We need to look at the issue of fares, you know for many people, working people and younger people, it’s a huge cost for them and Labour needs to be looking at cutting fares.

And we need to be looking at the implementation of the living wage, not just in people that are employed directly, by the GLA, but everyone who gets a contract from the GLA ought to be paid the living wage. It’s called – it was one of the policies implemented when Ken was leader of the GLC – it was called ‘contract compliance’ and I think it’s due for a revival.

We’re here because we want Labour to win in 2015, but I tell you we will not win in 2015 unless we examine out course down which we’re going. But Jeremy talked about the limitations of our pledge on energy.

We will not win in 2015 by moving to the right on immigration and I always say this but I think it’s important to keep saying it.
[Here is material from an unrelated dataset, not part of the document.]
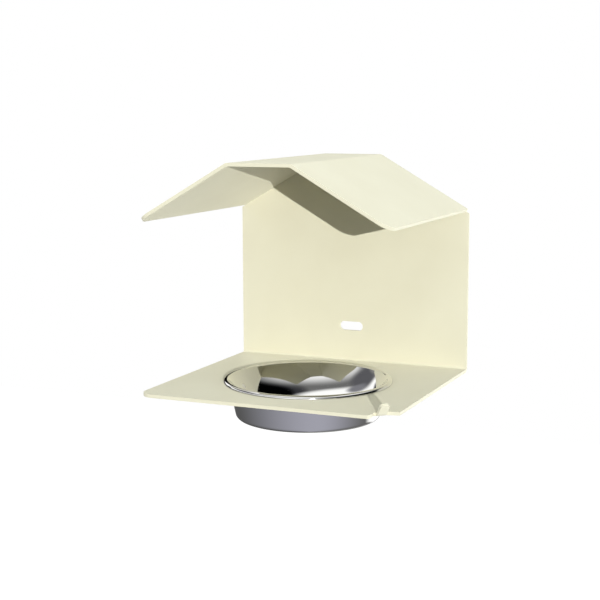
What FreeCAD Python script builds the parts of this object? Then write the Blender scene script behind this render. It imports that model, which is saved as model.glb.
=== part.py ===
import math
import os

import FreeCAD
import Part
import Sketcher

# A wall bird feeder in folded steel sheet: a back plate that turns into a shelf, a roof of three
# facets welded on the plate's top edge, and a stainless bowl that hangs by its rim in the shelf's
# hole. Millimetres and degrees. The origin is the middle of the wall slot on the wall plane, +Z is
# up, +X is to the right seen from the front, and the shelf reaches out from the wall along -Y.

SIZES = {
    "sheet": 2.5,
    "bend_radius": 1.5,
    "plate_width": 200.0,
    "shelf_depth": 183.7,
    "shelf_drop": 29.0,
    "slot_length": 20.5,
    "slot_width": 7.5,
    "roof_depth": 183.2,
    "roof_span": 195.1,
    "flat_span": 48.6,
    "roof_pitch": 30.0,
    "room_height": 169.6,
    "corner_radius": 12.0,
    "hole_radius": 62.5,
    "bowl_setback": 94.6,
    "bowl_sheet": 0.7,
    "bowl_mouth": 60.85,
    "bowl_taper": 12.0,
    "bowl_sink": 27.9,
    "bowl_corner": 4.5,
    "rim_roll": 2.4,
    "rim_gap": 0.3,
    "notch_in": 16.4,
    "notch_reach": 9.9,
    "notch_end_in": 10.0,
    "notch_end_back": 15.8,
    "notch_back": 18.4,
    "notch_round": 1.5,
    "tongue_in": 12.6,
    "tongue_back": 13.4,
    "tongue_turn": 43.0,
    "tongue_rise": 51.0,
    "tongue_width": 6.8,
    "tongue_bend": 2.5,
    "tongue_reach": 8.8,
    "tongue_round": 2.0,
    "tongue_root": 1.0,
}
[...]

Immigrants do not cause low wages, weakened unions and liberalised labour markets and predatory employers cause low wages but we will not win in 2015 above all unless we offer an alternative to austerity.

That is what ordinary people want. It’s no good telling them there is no alternative. Across the Atlantic in New York, ordinary people decided for themselves. Whatever the Democratic establishment said, we want an alternative, we want a leader in our city that will talk about equality, that will talk about the super-rich, that is prepared to tax the super-rich.

Ed Miliband went the right way on Syria, with a little nudge. We need to give him more than a little nudge on austerity.

Not only is offering an alternative on austerity the right thing but it is the only way we will win outright the election in 2015.